I soon found that a pickup truck can make you a popular guy in a fairly remote anchorage. There were always errands to run on land, and garbage bags, water jugs, cases of beer, propane tanks, and even a basset hound all found their way across my tailgate. Lending a little landside assistance to these sailors was a cheap price to pay for the experience and lessons about the realities of cruising.

After I’d been back in the states a few years, I found myself living aboard a 26-foot Columbia in southern California. Not exactly a cruising boat, she was still bigger than my previous trailer-sailor and a capable ocean vessel. Living aboard brought me once again in contact with dozens of cruisers, some getting ready to go and a surprising number of returned cruisers who weren’t quite ready to give up life aboard, but needed to get back to work. I absorbed their tales of rounding Point Conception, or getting through the Panama Canal, and my long-term plans for escaping to the sea began to gel.

Visiting boats passing through your marina likely have a few stories to tell with some lessons that you may not have to learn again if you’re paying attention.

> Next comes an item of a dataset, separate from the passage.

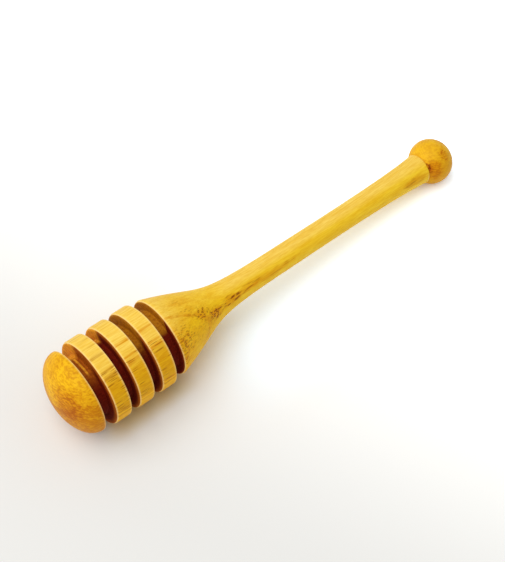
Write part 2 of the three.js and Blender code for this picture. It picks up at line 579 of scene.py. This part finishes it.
# Directions from the axis: square to the rings, along them and upwards, and towards the side that is painted paler
# as if lit from there. The last one leaves out the place along the axis.
ACROSS_RINGS = (0, -0.866, 0.5)
UP_RINGS = (0, 0.5, 0.866)
PAINTED_LIGHT_WAY = (0, 0.34, 0.94)
OFF_AXIS = (0, 1, 1)


def ring_stops():
    """Stops from 0 to 1 across the blank: a line at each ring, with a soft edge on both sides."""
    stops = []
    for where, tone, width in RINGS:
        for place, shade in (
            (where - width / 2 - 2 * RING_EDGE, 0.0), (where - width / 2, RING_START_TONE * tone),
            (where + width / 2, tone), (where + width / 2 + RING_EDGE, 0.0),
        ):
            stops.append((0.5 + 0.5 * place / RING_REACH, shade))
    return stops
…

Being in the marina also brought some new friends in boats with far away home ports. We’d run into each other in the laundry room where, maybe not surprisingly, many sailors go as soon as they hit the dock. This time, they were in my home port, and I could offer the local knowledge, drawing cocktail napkin sketches of Channel Island anchorages, and opinions of local boatyard service or the expected weather, (including convincing one stubborn captain that despite what he’d heard, the Santa Ana winds DO exist). As always, my car was pressed into service to carry propane tanks or groceries. It had become clear to me that sailors are connected not just by a love of the sea, but by a willingness to pitch in and assist a boat in need.

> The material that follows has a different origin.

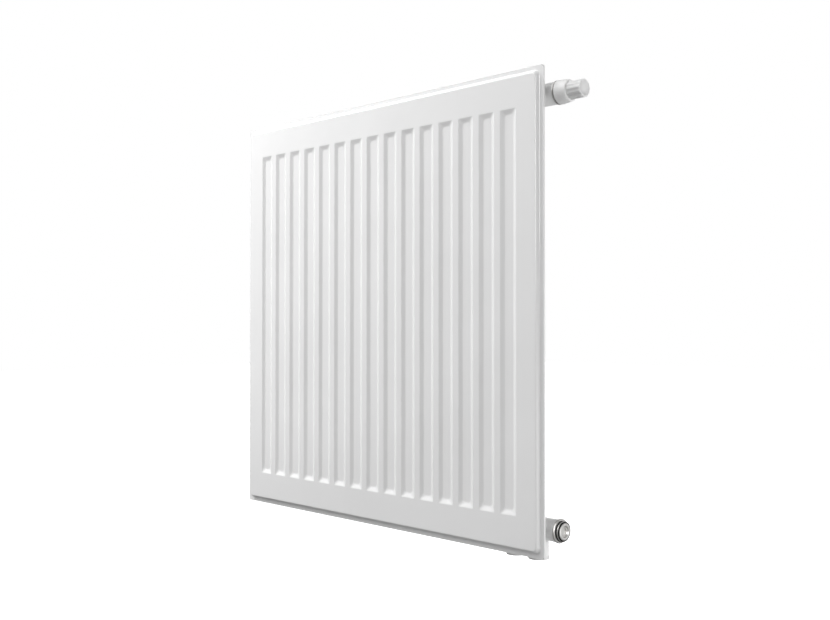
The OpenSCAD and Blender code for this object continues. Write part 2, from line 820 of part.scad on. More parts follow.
blank_plug();
far_plug_seal(low_z);  // blank_plug_seal
vent_plug();
far_plug_seal(high_z);  // vent_plug_seal
bleed_screw();
vent_outlet();
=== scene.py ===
import math

import bmesh
import bpy
from mathutils import Matrix, Vector, noise


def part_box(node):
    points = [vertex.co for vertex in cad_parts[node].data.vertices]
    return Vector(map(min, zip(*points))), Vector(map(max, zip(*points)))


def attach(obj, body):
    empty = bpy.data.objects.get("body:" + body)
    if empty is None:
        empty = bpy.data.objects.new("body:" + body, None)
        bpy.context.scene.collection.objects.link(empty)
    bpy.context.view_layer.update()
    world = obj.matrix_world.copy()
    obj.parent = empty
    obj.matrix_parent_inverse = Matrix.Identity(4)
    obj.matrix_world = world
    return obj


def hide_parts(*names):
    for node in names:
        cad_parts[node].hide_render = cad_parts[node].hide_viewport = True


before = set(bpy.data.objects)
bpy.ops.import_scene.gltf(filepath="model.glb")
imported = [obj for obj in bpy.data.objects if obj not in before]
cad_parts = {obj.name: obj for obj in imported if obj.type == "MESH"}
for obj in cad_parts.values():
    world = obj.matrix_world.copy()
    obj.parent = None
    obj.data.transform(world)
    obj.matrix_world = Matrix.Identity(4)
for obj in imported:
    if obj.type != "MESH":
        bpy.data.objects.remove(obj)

# Single-panel steel radiator with a built-in valve insert, finished in the order it is put together.
# Frame: +X to the valve side, +Y into the wall, +Z up. Sizes are in millimetres, which MM turns to metres.
MM = 0.001
X_AXIS = Vector((1, 0, 0))
UP = Vector((0, 0, 1))
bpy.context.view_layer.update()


# ---- Front sheet ----
# A 1.2 mm sheet of deep-drawing steel, pressed in one stroke: a step lifts its face off the flat welded
# edge, and fifteen shallow grooves sink into that face. It is primed by dipping, then powder coated white.
def linear(hex_colour):
    """The linear RGBA colour of an sRGB hex value."""
    channels = [int(hex_colour[i:i + 2], 16) / 255 for i in (1, 3, 5)]
    return [c / 12.92 if c <= 0.04045 else ((c + 0.055) / 1.055) ** 2.4 for c in channels] + [1]


def add_node(material, kind, values=None, links=None, **settings):
    """Adds a node: settings are its properties, values go on its inputs, links join other nodes' outputs."""
    made = material.node_tree.nodes.new(kind)
    for name, value in settings.items():
        setattr(made, name, value)
    for name, value in (values or {}).items():
        made.inputs[name].default_value = value
    for name, (source, output) in (links or {}).items():
        material.node_tree.links.new(source.outputs[output], made.inputs[name])
    return made


def new_finish(name):
    """An empty material, with its output and its object coordinates."""
    material = bpy.data.materials.new(name)
    material.use_nodes = True
    material.node_tree.nodes.clear()
    place = add_node(material, "ShaderNodeTexCoord")
    return material, place


# Grey laid on the sharp edges: primer showing through, and painted shade along the outline
PRIMER_AND_EDGE_SHADE_GREY = linear("#9A9A98")


def powder_coat(name, colour, shade, gloss_low, gloss_high, peel):
    """Baked epoxy-polyester powder: an even colour with the faint ripple of orange peel and a satin gloss."""
    material, place = new_finish(name)
    # Orange peel is about 2 mm from crest to crest, so 500 waves to the metre
    ripple = add_node(material, "ShaderNodeTexNoise", {"Scale": 500, "Detail": 2, "Roughness": 0.45},
                      {"Vector": (place, "Object")})
    # Film thickness drifts over a hand's width, which moves the tone and the gloss a little
    drift = add_node(material, "ShaderNodeTexNoise", {"Scale": 9, "Detail": 3, "Roughness": 0.5},
                     {"Vector": (place, "Object")})
    tone = add_node(material, "ShaderNodeMapRange", {"From Min": 0.3, "From Max": 0.7},
                    {"Value": (drift, "Fac")})
    # The coat draws back from sharp edges, where the grey primer shows through a little; the grey line there
    # is also painted shade along the sheet's edges
    surface = add_node(material, "ShaderNodeNewGeometry")
    edge = add_node(material, "ShaderNodeMapRange", {"From Min": 0.56, "From Max": 0.68, "To Max": 0.5},
                    {"Value": (surface, "Pointiness")})
    body = add_node(material, "ShaderNodeMix", {"A": linear(colour), "B": linear(shade)},
                    {"Factor": (tone, "Result")}, data_type="RGBA")
    worn_and_edge_shaded = add_node(material, "ShaderNodeMix", {"B": PRIMER_AND_EDGE_SHADE_GREY},
                    {"Factor": (edge, "Result"), "A": (body, "Result")}, data_type="RGBA")
    gloss = add_node(material, "ShaderNodeMapRange", {"From Min": 0.3, "From Max": 0.7, "To Min": gloss_low,
                                                      "To Max": gloss_high}, {"Value": (drift, "Fac")})
    bump = add_node(material, "ShaderNodeBump", {"Strength": peel, "Distance": 0.02 * MM},
                    {"Height": (ripple, "Fac")})
    shader = add_node(material, "ShaderNodeBsdfPrincipled", {"IOR": 1.5}, {
        "Base Color": (worn_and_edge_shaded, "Result"), "Roughness": (gloss, "Result"), "Normal": (bump, "Normal")})
    add_node(material, "ShaderNodeOutputMaterial", links={"Surface": (shader, "BSDF")})
    return material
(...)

I consider the past few years a period of intensive research: reading everything I can get my hands on regarding cruising and sailing, talking to sailors from all over the world about their past journeys and upcoming trips, taking my own coastal and local island trips, and finally buying the boat I plan on taking for the extended cruise. I may have a way to go before I can afford to take off for parts unknown, but I know now that it is only a matter of time. When I am finally ready to turn loose and go, hopefully some good cruising karma will go with me.


Reader Comments


Submitted by: denny deranek
10/20/2005

A short similar experience, boat radioed in that his wife was very ill, two or three of us that were anchored, went out to meet them helped them dock and then got an ambulance for her. He came back to thank us and was surprised that we helped him even though he was in a power boat. We just laughed and said you are still on the water in a boat, just a bit faster!
It's all about helping your fellow human/sailor



Submitted by: Jim Caskey
10/20/2005

Interesting insights; an extension of sailors' self-sufficiency and eagerness to lend a hand. It would also be interesting to find out what boat you selected and some of the evaluation process. In my personal case, I hope to soon move up from 27' Dufour to something in the 30-33' range, still small enough for singlehanding but more accommodating for longer cruises. Smooth Sailing, Jim Caskey, s/v Touch of Glass.